P. Willis, B. Haines, Y. Bar-Sever, L. Young
DORIS/JASON data, what is happening in the South Atlantic Anomaly region?

In December 2001, the JASON satellite has been launched carrying 
on-board an improved DORIS receiver that can record more precise 
DORIS data (multi-channel with a lower instrumental noise). Precise 
orbit determination groups have shown excellent results in comparison 
or in combination with the 2 other tracking techniques on-board the 
satellite (GPS and Laser). However, for geodetic applications some 
abnormal results were found for certain stations coordinates. The 
goal of this paper is to summarize and characterize the different 
problems encountered using the JPL Gipsy/Oasis software on the 
DORIS/JASON data for different type of applications: Precise orbit 
determination, ground tracking station positioning, stations and 
satellites clock frequency determination.
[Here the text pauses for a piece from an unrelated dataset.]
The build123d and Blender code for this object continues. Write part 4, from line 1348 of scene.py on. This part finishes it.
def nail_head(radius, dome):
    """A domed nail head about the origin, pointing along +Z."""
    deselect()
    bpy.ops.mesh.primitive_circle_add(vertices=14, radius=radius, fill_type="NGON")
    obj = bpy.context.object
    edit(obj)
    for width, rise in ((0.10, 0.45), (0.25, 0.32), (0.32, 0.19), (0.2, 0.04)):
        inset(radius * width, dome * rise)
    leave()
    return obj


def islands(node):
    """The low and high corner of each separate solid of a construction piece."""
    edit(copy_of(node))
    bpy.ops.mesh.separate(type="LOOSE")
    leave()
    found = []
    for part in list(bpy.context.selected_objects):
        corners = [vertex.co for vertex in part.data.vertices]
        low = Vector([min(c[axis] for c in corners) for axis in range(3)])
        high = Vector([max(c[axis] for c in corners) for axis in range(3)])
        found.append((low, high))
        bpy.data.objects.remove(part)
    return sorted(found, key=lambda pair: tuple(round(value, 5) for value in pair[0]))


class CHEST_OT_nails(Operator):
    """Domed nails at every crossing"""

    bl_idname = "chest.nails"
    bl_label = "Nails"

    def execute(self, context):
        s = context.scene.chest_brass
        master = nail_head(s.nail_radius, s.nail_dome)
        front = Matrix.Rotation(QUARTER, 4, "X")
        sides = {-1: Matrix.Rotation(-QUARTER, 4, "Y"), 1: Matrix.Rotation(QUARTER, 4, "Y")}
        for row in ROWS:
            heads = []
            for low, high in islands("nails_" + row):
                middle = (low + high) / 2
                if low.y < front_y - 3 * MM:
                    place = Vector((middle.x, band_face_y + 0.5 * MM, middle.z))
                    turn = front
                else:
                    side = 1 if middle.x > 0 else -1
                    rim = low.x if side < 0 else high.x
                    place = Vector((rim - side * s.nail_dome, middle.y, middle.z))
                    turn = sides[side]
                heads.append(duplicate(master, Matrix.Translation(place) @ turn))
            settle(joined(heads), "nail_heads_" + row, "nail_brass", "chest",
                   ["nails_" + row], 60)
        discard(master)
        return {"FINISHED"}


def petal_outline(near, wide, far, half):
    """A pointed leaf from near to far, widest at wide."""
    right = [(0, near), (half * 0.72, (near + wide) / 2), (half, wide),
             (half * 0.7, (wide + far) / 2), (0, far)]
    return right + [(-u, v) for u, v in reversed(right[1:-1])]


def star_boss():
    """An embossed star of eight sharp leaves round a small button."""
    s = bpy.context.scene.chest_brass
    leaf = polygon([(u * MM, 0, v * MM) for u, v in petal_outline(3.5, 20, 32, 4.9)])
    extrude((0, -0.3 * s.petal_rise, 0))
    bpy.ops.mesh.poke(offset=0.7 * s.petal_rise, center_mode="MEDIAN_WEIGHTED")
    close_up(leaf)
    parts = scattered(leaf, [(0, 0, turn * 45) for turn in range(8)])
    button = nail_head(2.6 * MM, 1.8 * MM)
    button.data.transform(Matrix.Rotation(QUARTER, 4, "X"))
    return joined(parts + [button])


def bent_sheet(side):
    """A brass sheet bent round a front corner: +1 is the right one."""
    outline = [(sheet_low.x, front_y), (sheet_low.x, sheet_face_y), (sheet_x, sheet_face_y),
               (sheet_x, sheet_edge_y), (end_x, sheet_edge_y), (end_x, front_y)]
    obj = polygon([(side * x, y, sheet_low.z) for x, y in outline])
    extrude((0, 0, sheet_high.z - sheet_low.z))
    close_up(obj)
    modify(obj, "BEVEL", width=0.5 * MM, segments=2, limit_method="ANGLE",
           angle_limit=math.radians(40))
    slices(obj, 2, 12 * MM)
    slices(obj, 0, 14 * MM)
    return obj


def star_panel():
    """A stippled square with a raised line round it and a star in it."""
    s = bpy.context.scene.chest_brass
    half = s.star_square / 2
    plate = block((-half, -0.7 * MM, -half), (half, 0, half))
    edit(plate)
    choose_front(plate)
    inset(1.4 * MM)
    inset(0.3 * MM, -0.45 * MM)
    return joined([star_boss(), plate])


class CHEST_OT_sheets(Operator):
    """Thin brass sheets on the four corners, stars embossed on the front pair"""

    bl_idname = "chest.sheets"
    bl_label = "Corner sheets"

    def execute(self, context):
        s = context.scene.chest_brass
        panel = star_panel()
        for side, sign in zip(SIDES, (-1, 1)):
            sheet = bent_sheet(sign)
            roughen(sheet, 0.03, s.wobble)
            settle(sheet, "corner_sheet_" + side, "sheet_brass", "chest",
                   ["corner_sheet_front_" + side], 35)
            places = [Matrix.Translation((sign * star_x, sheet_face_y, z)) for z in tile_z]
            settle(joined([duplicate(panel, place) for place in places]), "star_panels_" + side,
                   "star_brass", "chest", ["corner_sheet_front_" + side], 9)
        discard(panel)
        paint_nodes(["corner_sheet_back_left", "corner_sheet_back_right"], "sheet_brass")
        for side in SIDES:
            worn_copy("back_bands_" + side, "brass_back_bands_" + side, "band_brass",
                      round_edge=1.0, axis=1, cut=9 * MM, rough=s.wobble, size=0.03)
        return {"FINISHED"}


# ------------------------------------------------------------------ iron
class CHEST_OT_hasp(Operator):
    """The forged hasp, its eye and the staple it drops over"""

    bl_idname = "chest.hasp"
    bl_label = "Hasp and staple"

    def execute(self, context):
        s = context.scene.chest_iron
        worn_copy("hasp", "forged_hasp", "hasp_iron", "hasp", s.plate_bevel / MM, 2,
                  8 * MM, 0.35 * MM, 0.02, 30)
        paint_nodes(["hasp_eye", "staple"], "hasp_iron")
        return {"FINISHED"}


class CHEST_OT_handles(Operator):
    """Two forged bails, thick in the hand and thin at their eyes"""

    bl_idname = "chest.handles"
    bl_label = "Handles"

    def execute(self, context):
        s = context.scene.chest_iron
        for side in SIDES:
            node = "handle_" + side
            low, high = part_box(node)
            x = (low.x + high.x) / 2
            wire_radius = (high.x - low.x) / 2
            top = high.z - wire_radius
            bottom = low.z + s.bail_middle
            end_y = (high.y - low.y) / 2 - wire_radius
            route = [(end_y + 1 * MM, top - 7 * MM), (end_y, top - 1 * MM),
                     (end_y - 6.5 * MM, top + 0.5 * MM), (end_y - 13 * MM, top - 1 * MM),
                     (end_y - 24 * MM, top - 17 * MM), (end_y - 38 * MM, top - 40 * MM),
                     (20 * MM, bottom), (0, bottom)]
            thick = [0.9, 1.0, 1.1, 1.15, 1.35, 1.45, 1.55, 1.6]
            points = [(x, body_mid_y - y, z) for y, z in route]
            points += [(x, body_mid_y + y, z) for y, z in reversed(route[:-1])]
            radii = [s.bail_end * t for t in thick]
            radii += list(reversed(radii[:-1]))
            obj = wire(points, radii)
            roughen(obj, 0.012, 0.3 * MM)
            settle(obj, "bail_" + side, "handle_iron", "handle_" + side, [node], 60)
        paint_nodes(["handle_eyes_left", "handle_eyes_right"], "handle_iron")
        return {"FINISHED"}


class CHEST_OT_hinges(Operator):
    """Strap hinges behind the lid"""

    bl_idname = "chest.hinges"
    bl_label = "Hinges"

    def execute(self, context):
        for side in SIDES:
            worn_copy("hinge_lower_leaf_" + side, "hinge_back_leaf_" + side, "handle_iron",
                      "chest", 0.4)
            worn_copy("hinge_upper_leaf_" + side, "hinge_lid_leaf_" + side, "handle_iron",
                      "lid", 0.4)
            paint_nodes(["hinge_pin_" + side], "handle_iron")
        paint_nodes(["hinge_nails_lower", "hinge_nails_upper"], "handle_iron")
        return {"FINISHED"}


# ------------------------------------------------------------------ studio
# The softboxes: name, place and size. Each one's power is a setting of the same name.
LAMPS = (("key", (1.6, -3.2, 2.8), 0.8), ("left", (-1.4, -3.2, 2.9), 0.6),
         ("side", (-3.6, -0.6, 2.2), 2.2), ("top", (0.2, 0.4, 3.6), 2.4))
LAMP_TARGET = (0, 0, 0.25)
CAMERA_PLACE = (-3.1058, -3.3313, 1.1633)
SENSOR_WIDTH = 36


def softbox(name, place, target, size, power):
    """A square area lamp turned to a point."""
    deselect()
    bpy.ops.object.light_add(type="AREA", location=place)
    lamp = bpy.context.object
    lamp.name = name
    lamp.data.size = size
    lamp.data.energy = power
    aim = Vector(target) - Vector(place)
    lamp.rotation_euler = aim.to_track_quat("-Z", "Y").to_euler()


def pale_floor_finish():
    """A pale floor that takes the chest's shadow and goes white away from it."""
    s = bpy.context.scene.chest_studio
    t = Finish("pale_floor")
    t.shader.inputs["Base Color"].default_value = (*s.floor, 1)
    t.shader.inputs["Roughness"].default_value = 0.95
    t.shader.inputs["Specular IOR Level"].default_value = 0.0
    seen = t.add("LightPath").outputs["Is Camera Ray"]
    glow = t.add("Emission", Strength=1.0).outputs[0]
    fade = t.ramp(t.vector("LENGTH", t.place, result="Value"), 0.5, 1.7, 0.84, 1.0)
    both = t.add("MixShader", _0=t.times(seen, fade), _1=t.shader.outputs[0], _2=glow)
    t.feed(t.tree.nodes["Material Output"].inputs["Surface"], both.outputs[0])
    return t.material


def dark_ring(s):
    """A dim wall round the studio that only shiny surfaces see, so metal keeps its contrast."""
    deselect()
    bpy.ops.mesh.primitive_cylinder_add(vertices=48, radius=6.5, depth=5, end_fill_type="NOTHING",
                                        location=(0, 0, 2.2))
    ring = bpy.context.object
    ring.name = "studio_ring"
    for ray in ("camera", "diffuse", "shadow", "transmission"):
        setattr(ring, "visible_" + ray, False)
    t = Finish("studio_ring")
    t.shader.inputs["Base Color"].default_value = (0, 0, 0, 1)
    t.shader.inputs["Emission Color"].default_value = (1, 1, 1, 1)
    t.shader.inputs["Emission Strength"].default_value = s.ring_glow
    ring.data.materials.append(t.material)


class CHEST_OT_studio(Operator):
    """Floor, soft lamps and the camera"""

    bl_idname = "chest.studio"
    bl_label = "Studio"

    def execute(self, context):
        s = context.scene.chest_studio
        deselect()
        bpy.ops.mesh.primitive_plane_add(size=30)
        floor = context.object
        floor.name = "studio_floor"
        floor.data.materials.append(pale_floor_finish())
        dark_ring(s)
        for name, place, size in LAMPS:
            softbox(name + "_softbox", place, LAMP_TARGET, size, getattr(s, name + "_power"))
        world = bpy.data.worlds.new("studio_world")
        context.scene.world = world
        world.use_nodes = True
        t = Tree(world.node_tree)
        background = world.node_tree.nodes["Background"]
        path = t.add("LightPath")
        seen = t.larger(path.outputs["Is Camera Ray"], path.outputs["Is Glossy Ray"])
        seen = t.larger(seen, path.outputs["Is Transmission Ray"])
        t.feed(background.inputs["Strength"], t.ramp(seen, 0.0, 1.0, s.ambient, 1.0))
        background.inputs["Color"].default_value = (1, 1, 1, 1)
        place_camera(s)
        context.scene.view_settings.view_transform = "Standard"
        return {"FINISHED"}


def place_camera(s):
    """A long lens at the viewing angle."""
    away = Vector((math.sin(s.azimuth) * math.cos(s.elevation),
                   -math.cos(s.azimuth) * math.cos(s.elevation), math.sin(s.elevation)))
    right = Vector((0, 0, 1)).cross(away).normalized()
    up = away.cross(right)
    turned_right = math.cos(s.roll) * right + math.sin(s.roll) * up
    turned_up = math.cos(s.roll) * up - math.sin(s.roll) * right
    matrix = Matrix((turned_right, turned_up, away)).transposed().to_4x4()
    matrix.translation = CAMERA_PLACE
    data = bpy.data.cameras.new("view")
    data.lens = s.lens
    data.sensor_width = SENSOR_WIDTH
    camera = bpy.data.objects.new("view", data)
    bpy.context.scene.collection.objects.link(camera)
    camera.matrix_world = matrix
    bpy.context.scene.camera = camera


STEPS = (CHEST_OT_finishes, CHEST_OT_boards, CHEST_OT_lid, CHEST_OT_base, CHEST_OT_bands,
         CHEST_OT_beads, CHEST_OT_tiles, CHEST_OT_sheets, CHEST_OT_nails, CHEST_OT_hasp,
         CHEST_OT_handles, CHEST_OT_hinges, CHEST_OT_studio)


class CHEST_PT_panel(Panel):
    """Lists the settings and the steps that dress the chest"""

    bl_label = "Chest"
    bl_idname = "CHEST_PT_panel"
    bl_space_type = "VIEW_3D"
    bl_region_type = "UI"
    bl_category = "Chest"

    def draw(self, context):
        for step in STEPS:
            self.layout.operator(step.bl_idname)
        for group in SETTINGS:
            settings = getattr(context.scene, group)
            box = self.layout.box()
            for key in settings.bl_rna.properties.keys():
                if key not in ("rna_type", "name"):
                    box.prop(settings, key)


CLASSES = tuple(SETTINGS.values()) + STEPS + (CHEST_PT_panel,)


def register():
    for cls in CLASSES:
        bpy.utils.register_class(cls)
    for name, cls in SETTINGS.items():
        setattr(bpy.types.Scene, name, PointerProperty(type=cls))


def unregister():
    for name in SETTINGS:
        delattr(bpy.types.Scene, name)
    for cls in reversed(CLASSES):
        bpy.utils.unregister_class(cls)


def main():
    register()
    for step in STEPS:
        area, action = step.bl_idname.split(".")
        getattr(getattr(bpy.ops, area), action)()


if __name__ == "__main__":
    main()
We will show that all 
results are related to the crossing of the South Atlantic Anomaly 
region by the JASON satellite and propose a scientific explanation of 
these phenomena. In this region of the world, the satellite clock is 
accelerated, due to the higher density and protons and this can be 
seen in all types of results. The other DORIS satellites seem to be 
less sensitive to this phenomena, probably because the their DORIS 
clock is better shielded or because their clock is less sensitive to 
radiations. We will show that the physical phenomena seems to 
increase at a steady pace, almost at a linear trend, showing a 
saturation of the JASON/DORIS clock. We will propose some ways to 
cope with this physical phenomena for different type of application 
and also show that usual data processing commonly used for other 
DORIS satellite does not work properly.